Returning a petitioner to work in any capacity upon completion of medical treatment is essential to reducing overall exposure in a workers’ compensation case. In light of recent decisions favoring wage differential awards over other permanency determinations, returning the petitioner to work in a position earning as close to their pre-injury wages as possible becomes even more important. The successful use of a vocational rehabilitation program and counselor can significantly affect the likelihood of that return to work and therefore result in a significant savings in the claim.


  1. The respondent is required to prepare a vocational assessment after it appears an individual is unable to return to their regular job and/or has been off work 365 days.

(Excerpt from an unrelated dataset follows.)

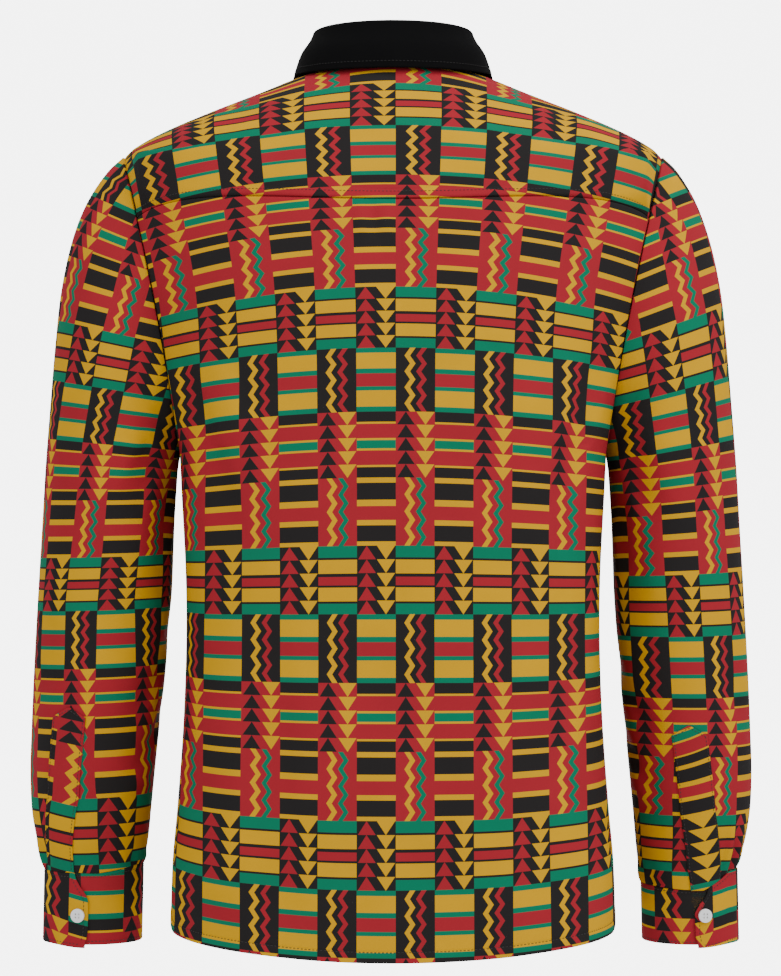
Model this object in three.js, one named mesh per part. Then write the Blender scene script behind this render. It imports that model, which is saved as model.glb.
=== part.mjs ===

  2. The assessment required by Section 9110.10 of the Act is to be done at the request of and by the vocational counselor chosen by the respondent, not the petitioner. However, be prepared because in this author’s experience petitioner’s counsel will want to fight you on this issue.
  3. Vocational rehabilitation and/or the threat of vocational rehabilitation coupled with an offer under the “carrot and stick” approach can be successfully used to minimize costs and expedite resolution.